Again, the point is not that warm-weather destinations disappear. The point, rather, is that timing and latitude now shape travel value much more aggressively than older marketing once suggested.
What the Travel Idustry is Likely to Do Next
Destinations will keep pushing shoulder seasons because that strategy solves several problems at once. It spreads visitor pressure, eases infrastructure strain, protects the destination image during extreme heat, and improves guest satisfaction.
Tourism groups are already steering businesses toward milder travel windows and stronger adaptation planning, which suggests this is not a temporary campaign but a broader repositioning effort.
Hotels and travel brands will also keep packaging climate comfort more explicitly. That could mean shaded outdoor design, altitude-focused wellness stays, cooler-region itineraries, night markets and evening programming, earlier tour departures, and stronger emphasis on regional weather windows instead of generic best time to visit language. In a way, luxury marketing is moving closer to climatology, even if it does not always say so out loud.
Transportation patterns might shift as well. Rail routes to mountain regions, ferry links in shoulder months, and multi-stop itineraries that mix coast with altitude could become more appealing.
A traveler who once booked one hot destination for a full week may now build a cooler sequence instead, perhaps with a city, then a mountain retreat, then a breezy coastal stop. The trip becomes less about one iconic postcard and more about managing comfort across the whole stay.
Why This Matters Beyond Travel Trends
At a deeper level, really, the rise of cool weather as a luxury product says something wider about everyday life. When the atmosphere becomes harsher, ordinary comfort stops feeling ordinary. Shade, breeze, lower nighttime temperatures, and the ability to move freely through the day start to feel premium because they are no longer guaranteed. Travel simply makes that change easier to notice because vacations are supposed to feel good, and when they do not, the mismatch becomes obvious.

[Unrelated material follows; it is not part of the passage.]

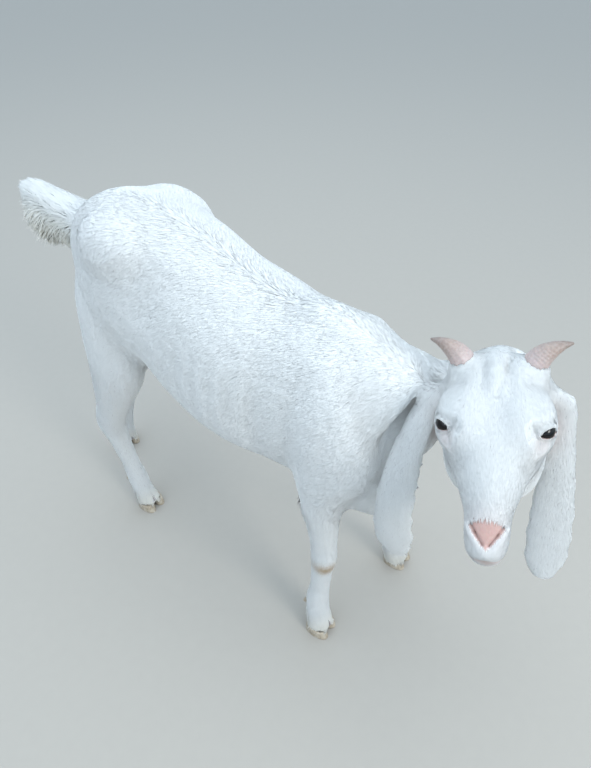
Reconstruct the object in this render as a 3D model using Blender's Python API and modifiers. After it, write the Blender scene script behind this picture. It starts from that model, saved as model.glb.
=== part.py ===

So the traveler of the next few years will probably judge value a little differently. The best trip may not be the hottest beach in the most famous month. It may be the coastal town in June instead of August, the mountain lake instead of the packed shoreline, the high-altitude city instead of the furnace-like capital, or the autumn week that allows breakfasts outside, long afternoon walks, and real sleep at night.
In other words, the most luxurious part of travel may increasingly be the simplest one, a climate that lets people enjoy where they are.
That, finally, is why cool weather is becoming a luxury product. It gives back time, energy, appetite, patience, mobility, and ease. It makes expensive trips feel worth the money. It turns landscapes back into living spaces instead of heat stages. And as the world’s most famous destinations struggle more often with uncomfortable peak-season conditions, the smartest travelers will keep moving toward the months, regions, and elevations where comfort still feels natural, even if it is becoming anything but ordinary.